To the editor,
The popularity and increased use of caffeinated beverages among youth is a growing concern for physicians. Doctors Nova Scotia wants youth and parents to be informed and aware of the dangers of caffeine drinks alone and especially when mixed with alcohol.
Energy drinks shouldn’t be getting into the hands of youth in the first place: the labels on these drinks state that they are not recommended for young people. It’s important for Nova Scotians to understand the dangers associated with consuming highly caffeinated beverages. Health Canada reports that too much caffeine can result in nausea and vomiting and/or heart irregularities, anxiety, sleeping problems, headaches, and irritability and nervousness.
It can be easy to over consume caffeine because many beverages contain above the recommended maximum daily consumption. A youth who is 54 kilograms (roughly 120 pounds) should not consume more than 136 milligrams of caffeine daily. Many energy drinks contain 360 milligrams of caffeine, more than twice the recommended daily intake, and can often be consumed in bulk.

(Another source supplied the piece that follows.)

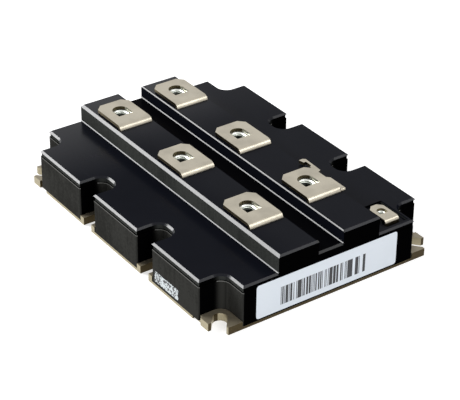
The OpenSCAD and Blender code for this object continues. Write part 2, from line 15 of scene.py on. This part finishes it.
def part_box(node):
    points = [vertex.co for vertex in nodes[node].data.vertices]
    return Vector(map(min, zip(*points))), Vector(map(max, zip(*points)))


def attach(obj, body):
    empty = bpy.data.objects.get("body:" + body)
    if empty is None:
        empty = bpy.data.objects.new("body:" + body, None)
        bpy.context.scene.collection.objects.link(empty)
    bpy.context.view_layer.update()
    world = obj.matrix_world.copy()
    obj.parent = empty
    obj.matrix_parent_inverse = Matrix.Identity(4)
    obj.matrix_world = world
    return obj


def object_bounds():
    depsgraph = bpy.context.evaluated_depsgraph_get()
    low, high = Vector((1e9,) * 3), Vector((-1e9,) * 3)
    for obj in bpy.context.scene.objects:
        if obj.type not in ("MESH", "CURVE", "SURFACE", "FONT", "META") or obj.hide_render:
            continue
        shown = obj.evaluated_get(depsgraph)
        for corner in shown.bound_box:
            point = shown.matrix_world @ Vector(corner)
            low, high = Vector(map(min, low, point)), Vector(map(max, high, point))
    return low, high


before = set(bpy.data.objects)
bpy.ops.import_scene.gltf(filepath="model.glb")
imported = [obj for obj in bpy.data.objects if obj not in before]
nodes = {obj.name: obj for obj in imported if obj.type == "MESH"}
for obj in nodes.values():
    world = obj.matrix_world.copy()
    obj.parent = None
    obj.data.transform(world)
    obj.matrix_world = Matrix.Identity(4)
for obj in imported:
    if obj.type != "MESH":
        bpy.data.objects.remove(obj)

Even with warning labels in place, we also know that 25 per cent of Nova Scotia’s youth in high school are mixing it with alcohol. With the combined effects of a stimulant found in caffeine and a depressant found in alcohol, the result is a feeling of diminished intoxication without reducing actual alcohol-related impairment. This leads to increased consumption of alcohol and a “wide-awake” drunk.
Combining caffeinated drinks with alcohol is a big concern for physicians. Youth who combine the two are more likely to be injured, require medical treatment, ride with an intoxicated driver, and are more susceptible to alcohol poisoning and death.
Doctors Nova Scotia wants all Nova Scotians to be aware of the potential harm of energy drinks, especially when mixed with alcohol.